Tzvi FishmanBefore making Aliyah to Israel, Tzvi Fishman was a Hollywood screenwriter....
After hearing a few sentences of Bibi's speech yesterday, I had to rush to the bathroom to vomit. He blabbed about wanting peace and two states, side by side, with such sincerity that I felt sick to my stomach. Of course, he himself doesn’t believe anything he says. If Obama were to change his whip tomorrow and declare that Israel must rule over all of its Biblical territory in the interest of world security, Bibi would be the first to grow a beard and start wearing a tallit and sandals. The guy just says anything he thinks will make him popular. Nothing else matters to him.
And Peres with his Wax Museum smile. Too bad no one reminded the big international star of the 2000 Jews who have been murdered by his Arab pals since he started giving them rifles and autonomy at Oslo. What a distinguished statesman! He and Goldstone will be bunkmates in heaven for their contributions to Am Yisrael.

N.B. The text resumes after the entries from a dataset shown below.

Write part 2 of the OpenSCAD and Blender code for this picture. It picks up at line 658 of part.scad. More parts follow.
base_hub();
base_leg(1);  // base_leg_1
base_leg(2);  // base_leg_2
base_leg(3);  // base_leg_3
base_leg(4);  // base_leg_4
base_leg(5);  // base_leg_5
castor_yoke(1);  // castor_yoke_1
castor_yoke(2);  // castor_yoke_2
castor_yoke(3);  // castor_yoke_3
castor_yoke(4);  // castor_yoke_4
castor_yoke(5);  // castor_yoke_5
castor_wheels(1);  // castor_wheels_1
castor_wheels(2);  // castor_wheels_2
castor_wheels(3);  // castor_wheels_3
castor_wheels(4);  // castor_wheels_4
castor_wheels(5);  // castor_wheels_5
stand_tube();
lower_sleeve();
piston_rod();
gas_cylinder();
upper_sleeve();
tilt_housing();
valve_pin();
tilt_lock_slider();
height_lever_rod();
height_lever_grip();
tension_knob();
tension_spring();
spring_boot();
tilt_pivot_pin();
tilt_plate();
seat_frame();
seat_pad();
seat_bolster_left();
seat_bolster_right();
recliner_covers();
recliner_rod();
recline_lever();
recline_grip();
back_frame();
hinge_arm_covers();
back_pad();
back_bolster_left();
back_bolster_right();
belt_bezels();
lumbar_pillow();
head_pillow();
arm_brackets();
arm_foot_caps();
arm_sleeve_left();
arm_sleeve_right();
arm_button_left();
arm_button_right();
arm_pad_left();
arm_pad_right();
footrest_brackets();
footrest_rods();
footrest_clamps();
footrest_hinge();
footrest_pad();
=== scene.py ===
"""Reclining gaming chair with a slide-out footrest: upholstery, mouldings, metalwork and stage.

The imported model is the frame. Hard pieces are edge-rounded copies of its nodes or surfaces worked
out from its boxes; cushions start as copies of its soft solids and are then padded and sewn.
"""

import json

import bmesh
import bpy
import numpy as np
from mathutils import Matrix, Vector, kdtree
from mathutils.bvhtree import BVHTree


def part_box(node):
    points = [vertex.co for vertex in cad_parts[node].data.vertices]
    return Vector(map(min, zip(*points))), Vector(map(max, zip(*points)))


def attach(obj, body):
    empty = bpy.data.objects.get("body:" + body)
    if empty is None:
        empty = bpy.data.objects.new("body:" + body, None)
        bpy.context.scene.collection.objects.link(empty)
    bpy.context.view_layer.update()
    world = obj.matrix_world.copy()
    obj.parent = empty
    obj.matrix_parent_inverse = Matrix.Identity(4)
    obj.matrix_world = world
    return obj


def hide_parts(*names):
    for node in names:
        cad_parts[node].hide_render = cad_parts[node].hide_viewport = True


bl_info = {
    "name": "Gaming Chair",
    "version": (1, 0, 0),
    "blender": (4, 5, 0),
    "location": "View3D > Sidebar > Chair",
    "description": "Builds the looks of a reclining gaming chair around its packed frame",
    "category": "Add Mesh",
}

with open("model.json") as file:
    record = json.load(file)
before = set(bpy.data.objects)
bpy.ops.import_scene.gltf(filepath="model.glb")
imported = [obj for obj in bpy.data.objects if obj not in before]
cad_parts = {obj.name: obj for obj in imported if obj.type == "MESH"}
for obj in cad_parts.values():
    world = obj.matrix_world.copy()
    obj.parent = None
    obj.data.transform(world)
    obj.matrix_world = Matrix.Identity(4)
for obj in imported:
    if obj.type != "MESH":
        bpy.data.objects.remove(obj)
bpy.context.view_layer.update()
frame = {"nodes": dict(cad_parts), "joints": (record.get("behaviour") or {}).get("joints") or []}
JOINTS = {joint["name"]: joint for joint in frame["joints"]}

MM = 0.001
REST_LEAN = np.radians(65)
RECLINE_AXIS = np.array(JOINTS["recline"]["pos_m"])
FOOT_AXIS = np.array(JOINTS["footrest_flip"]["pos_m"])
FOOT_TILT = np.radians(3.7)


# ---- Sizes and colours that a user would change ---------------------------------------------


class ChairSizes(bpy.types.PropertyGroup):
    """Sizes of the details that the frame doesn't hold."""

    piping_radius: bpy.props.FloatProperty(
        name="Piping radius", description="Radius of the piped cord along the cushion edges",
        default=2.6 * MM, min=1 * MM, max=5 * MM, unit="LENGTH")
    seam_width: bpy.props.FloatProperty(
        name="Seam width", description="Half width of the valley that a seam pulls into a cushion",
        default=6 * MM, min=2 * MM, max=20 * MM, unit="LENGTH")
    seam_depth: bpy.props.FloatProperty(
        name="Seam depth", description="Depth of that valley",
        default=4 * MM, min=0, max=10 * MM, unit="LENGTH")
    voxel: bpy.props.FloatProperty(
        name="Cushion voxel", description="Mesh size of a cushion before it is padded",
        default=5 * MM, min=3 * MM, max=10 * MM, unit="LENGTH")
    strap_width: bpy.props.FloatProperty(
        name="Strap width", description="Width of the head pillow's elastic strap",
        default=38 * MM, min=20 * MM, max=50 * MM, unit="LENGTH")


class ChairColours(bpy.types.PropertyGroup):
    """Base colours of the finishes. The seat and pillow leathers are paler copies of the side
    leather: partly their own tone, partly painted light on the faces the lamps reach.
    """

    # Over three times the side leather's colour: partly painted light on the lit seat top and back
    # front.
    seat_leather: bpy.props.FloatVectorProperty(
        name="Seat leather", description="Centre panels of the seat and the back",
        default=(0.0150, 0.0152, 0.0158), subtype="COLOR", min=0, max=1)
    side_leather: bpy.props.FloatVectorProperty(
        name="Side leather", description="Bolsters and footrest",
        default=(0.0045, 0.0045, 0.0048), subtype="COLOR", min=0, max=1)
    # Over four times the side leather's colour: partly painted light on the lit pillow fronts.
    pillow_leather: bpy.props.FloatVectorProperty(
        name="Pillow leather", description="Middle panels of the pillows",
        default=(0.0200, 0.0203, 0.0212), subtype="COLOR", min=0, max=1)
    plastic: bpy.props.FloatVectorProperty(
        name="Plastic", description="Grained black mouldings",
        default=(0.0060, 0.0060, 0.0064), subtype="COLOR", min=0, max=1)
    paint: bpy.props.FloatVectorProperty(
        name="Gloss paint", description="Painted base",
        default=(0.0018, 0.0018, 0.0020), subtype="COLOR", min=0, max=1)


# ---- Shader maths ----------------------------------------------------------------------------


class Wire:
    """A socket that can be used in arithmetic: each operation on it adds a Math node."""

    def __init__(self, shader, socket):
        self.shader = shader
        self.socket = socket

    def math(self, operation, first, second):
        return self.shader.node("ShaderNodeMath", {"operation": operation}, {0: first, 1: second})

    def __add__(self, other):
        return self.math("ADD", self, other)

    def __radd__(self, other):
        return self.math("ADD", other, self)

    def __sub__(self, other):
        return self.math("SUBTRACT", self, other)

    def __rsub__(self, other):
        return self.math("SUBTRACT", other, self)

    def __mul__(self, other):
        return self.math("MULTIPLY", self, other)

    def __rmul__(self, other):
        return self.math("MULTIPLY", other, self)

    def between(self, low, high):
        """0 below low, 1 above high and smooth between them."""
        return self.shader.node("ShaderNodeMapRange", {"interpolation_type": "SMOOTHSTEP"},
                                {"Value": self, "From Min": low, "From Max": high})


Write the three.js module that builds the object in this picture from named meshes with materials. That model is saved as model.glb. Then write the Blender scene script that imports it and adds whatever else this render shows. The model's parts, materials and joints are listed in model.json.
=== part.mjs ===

And what ever became of Lieberman’s tough talk against the Arabs to get him votes in the last election? Zero. All the nasty Russian bear has been doing is jumping through the hoops of the goyim on his round the world tours.
Since we are on the subject - what about the Shas Boys? They are the best breakdancers around. Mister Bo Jangles, dance. With an Al Jolson tap tap tap and a bow, hands outstretched to take the money from the crowd.
They’re all phonies. Of course, it’s all a part of G-d’s plan, to make us cry out for Mashiach.
He’s the only one who can change things. First, he’ll imprison all of the bimboes who dare strut around the streets of the Holy Land in immodest attire. Then he’ll give the Jews of the Diaspora an ultimatum – either come on aliyah now or join the fate of the goyim. Next, he’ll tell the Arabs to get out of the country by high noon. If the UN complains, a Tzunami will hit NY the same day. If Obama threatens to take action, the White House will be swallowed up into the earth. If Peres orders all of the Yassamnikim to arrest the Mashiach, they will all be turned into statues of wax on the spot.
We want Mashiach now! We want Mashiach now! I’m ready. What about you?